Citing need for stability, Weare renews part-time police chief’s contract

  • Weare police Chief Sean Kelly —Courtesy

Monitor staff
Published: 6/23/2017 11:23:21 PM

Members of the Weare select board say they want a full-time police chief, but decided to go with their part-time chief a little longer.

The board voted to renew police chief Sean Kelly’s contract for another two years while giving him a $6,000 raise, bringing his pay up to $90,000 a year, according to select board chairman Tom Clow.

Despite the desire for a full-time leader, the police department is not quite ready for a change in command with several lawsuits still pending against the town and police officer positions to be filled, Clow said.

Kelly, a former Durham police officer, is limited to 32 hours a week or risks losing his $54,000 annual state pension. Kelly lives in Lebanon, Me., and the town provides him with a car to commute.

The town plans to start looking for a full-time replacement in April 2019. Clow said the town’s need for a full time chief means Kelly’s stay won’t be indefinite, despite the progress he has made in the department, including getting the department accredited and and overhauling its policies.

“He’s too expensive,” Clow said. “As you know, he is a retiree in the New Hampshire system, and there’s no way we would be able to duplicate what he gets from the system on top of the salary. If it weren’t for the costs, we’d consider him for the full-time chief position.”

The town would have to pay Kelly $144,000 a year to cover what he’s making from both his salary and pension. And if he became full time, the town would have to pay a portion of his salary back into the New Hampshire Retirement System, which would be another $40,000 a year.

Kelly said the limitations of being a part-time chief is frustrating for him too.

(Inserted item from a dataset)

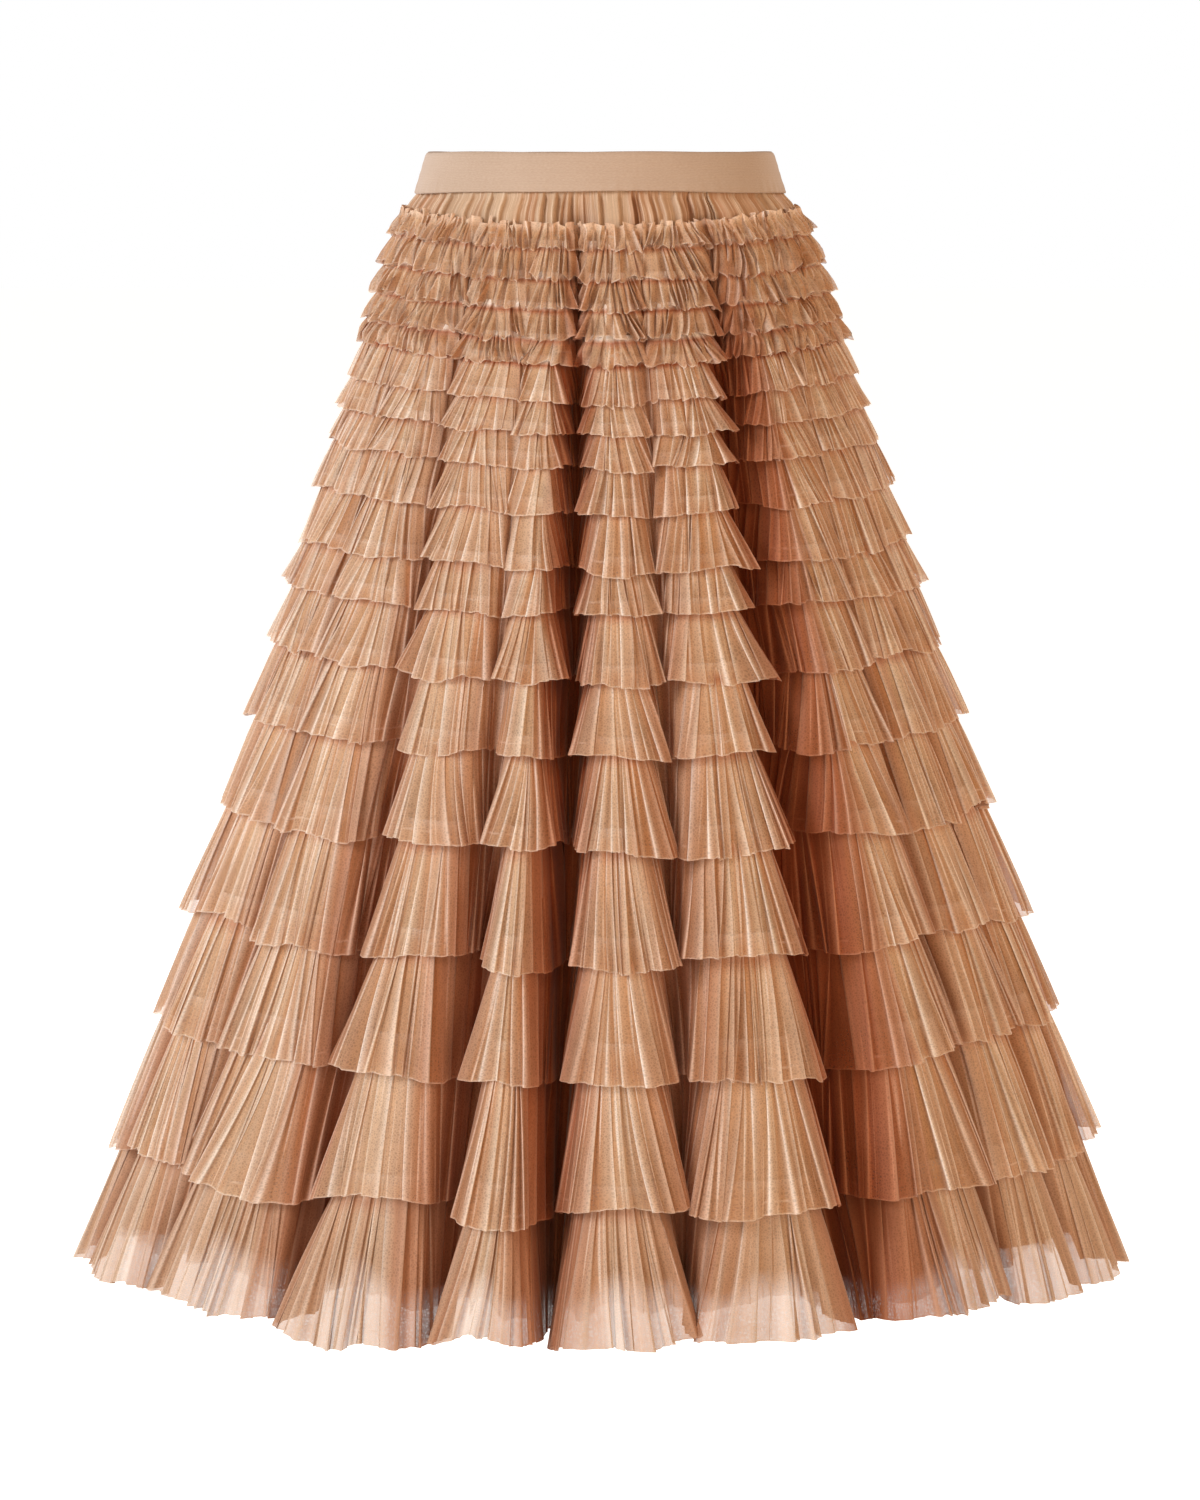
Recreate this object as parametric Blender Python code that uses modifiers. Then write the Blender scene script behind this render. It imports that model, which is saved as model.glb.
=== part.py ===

“Once I hit those 32 hours, until the new week starts, it’s like I’m on the outside looking in,” he said. “It limits me from work I’d prefer to be doing, like seeing people in a less formal setting. Seeing people in instances where they’ re not experiencing their worst moment is invaluable for building relationships in the community.”

At the same time, Kelly said it would be “frankly a little bit of financial irresponsibility” on his part to pursue a full-time role at the department. He declined to elaborate.

Clow said he understands that Kelly’s salary may look steep, but said Kelly has been instrumental in stabilizing the department and helping to rebuild the public’s trust with the department. “You’re not just paying for hours, but a leadership quality,” he said. “Our primary goal is to have that kind of leadership in place so it can carry us forward.”

Prior to Kelly’s hiring as an interim chief in 2014, the department was beset by a series of controversies: Former police Chief John Vellaca resigned in 2014, a year after he was sworn in and was later found to have assaulted his secretary. Former Weare police officer Kim McSweeney resigned in December 2015 facing accusations of abusing Shane St. Onge during a burglary arrest.

Former Weare police officer Ken Cox, who was found to be not at fault in the St. Onge case, was demoted from sergeant to patrol officer after a failed sting operation in 2013 left a suspected drug dealer Alex Cora deJesus dead. The town eventually settled with deJesus’s family for $300,000.

McSweeney is still a defendant in a civil lawsuit against the town brought by former Weare police officer James Carney in Hillsborough County Superior Court, and is a defendant in yet another case brought by former Weare police officer Lisa Censabella against the town of Weare in the U.S. District Court in Concord. Censabella is alleging she was “subjected to constant harassment and social isolation” and wrongfully terminated after six years on the force.

Another former employee, Dawn Wheeler, was given $145,000 in 2016 as part of a settlement after she sued the town for allegedly wrongfully terminating her from her position as an administrative assistant.

The majority of those lawsuits came into play before Kelly was hired, Clow said, and the town would like them to be resolved before hiring a new chief.

“With everything that’s happened since Chief Kelly came on, I think the board feels that everything has been stabilized,” Clow said. “But we’re not a point where we’re able to make a change. ...He’s the right person for the job right now.”

Despite the legal troubles, the department has made strides in regaining the public’s trust, Clow said. For example, voters approved the first multi-year police contract in years in March after flip-flopping between one-year contracts or no contracts at all. The department is three police officers shy of being fully staffed, and Clow said the contract is crucial to attracting recruits.

Another sign was the approval of the purchase of three police cruisers in March. Kelly said the department’s vehicle repair costs crept into the $100,000 range over the last two years; in 2016, voters turned down a warrant to purchase five cruisers. Late last year, the fleet was down to two vehicles, including Kelly’s car, which he said he didn’t use to commute during that time period.

“That was an instance where the town was able to work with the police department so that we could make the community comfortable with buying those vehicles,” he said. “It’s an investment in the community.”